Em relação ao papel desempenhado pelas marcas que apoiam equipas e jogadores, nenhum dos entrevistados lhe atribuiu importância. Através da agência de comunicação Bird Song, a 2 perguntou qual a política da Nike, patrocinadora da selecção portuguesa de futebol, caso um atleta se assuma como gay. A marca não quis responder. Quanto à Adidas, uma das patrocinadoras principais dos Jogos Olímpicos de Londres, disse através da assessora de imprensa Sónia Fernandes que "não discrimina ninguém com base na religião, cor da pele ou orientação sexual".

Por enquanto, resume Sharon Wheller, a homofobia no desporto "é ignorada e tratada como um não-assunto". "Tem havido avanços no combate ao racismo e ao sexismo, mas quanto à homofobia parece que o caminho ainda é longo. No Reino Unido, penso que o problema radica não nos adeptos, mas no interior das instituições, particularmente os presidentes dos clubes e os treinadores, que olham de lado quem não é igual a eles. Max Clifford, um dos mais importantes relações públicas do Reino Unido, diz já ter aconselhado vários jogadores de futebol seus clientes a não se assumirem como homossexuais em público. Só um jogador muito corajoso ir?? dar o primeiro passo, mas provavelmente só o fará no fim da sua carreira", prevê.

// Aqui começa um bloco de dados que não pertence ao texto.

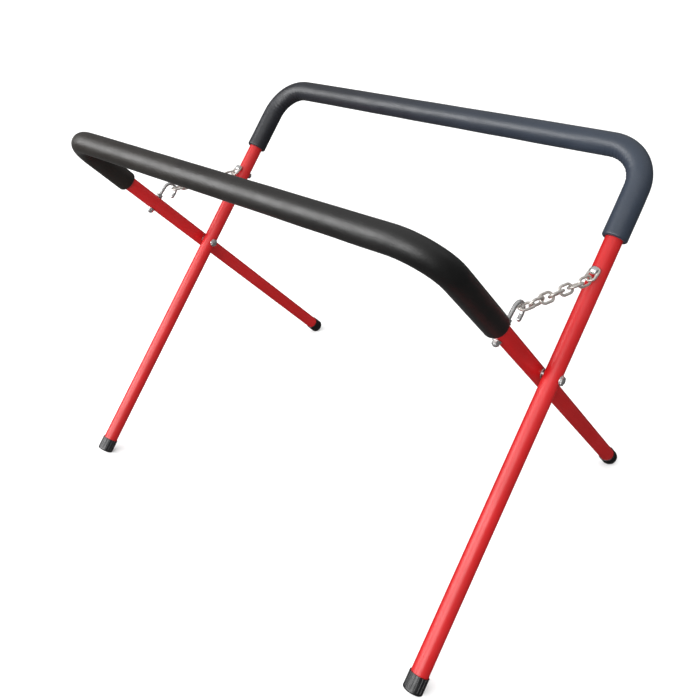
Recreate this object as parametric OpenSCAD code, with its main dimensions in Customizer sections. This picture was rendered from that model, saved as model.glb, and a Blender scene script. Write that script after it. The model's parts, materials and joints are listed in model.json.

Ben Cohen é talvez mais optimista: "Estamos hoje em relação à homofobia como estávamos em relação ao racismo há 20 anos. O desporto é um elemento-chave da mudança social, por isso é preciso apoiar os desportistas para que se tornem modelos de referência e possam mostrar, dentro e fora de campo, a sua verdadeira força e personalidade."